The parliament of Montenegro has ratified Finland and Sweden's accession to Nato.
The vote was announced in a tweet by the country's foreign minister Ranko Krivokapić on Friday.
However the issue still needs final approval from Montenegro's President Milo Đukanović.
Montenegro will be the 20th of Nato's 30 member states to ratify the Nordic countries' membership in the military alliance.
With 10 member states yet to approve Finland's membership in the alliance, some question marks remain.
While the US appears poised to overwhelmingly vote in favour of Finland and Sweden joining Nato, Rand Paul, a Republican senator from Kentucky is delaying the vote. His primary gripe is with Nato's Article 5, which ensures collective security to all members. He argues that any US action must require congressional approval, regardless of what the treaty stipulates.
Other concerns have arisen with Finland's Nato bid as politicians appear to use ratification as a bargaining chip. Besides Turkey's mercurial temperament on Finland and Sweden joining the alliance, issues with another member of the alliance popped up this week.

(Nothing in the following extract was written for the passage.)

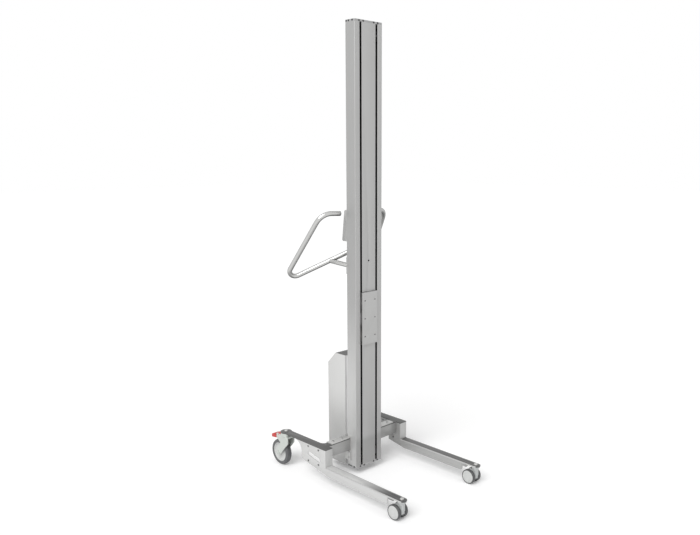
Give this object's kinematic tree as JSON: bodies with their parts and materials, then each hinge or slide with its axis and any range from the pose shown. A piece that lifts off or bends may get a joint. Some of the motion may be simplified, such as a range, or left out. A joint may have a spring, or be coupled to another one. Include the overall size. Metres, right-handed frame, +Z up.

The governor of Italy's Friuli-Venezia Giulia region, Massimiliano Fedriga, asked his country's parliament to suspend the ratification of Finland's Nato membership on Wednesday. His justification was due to recently-announced plans by Finnish marine and energy equipment firm Wärtsilä to stop production at its facility in Trieste, Italy. Despite the governor's rhetoric, the Finnish economic affairs minister Mika Lintilä was unfazed and said he didn't "consider it a serious situation".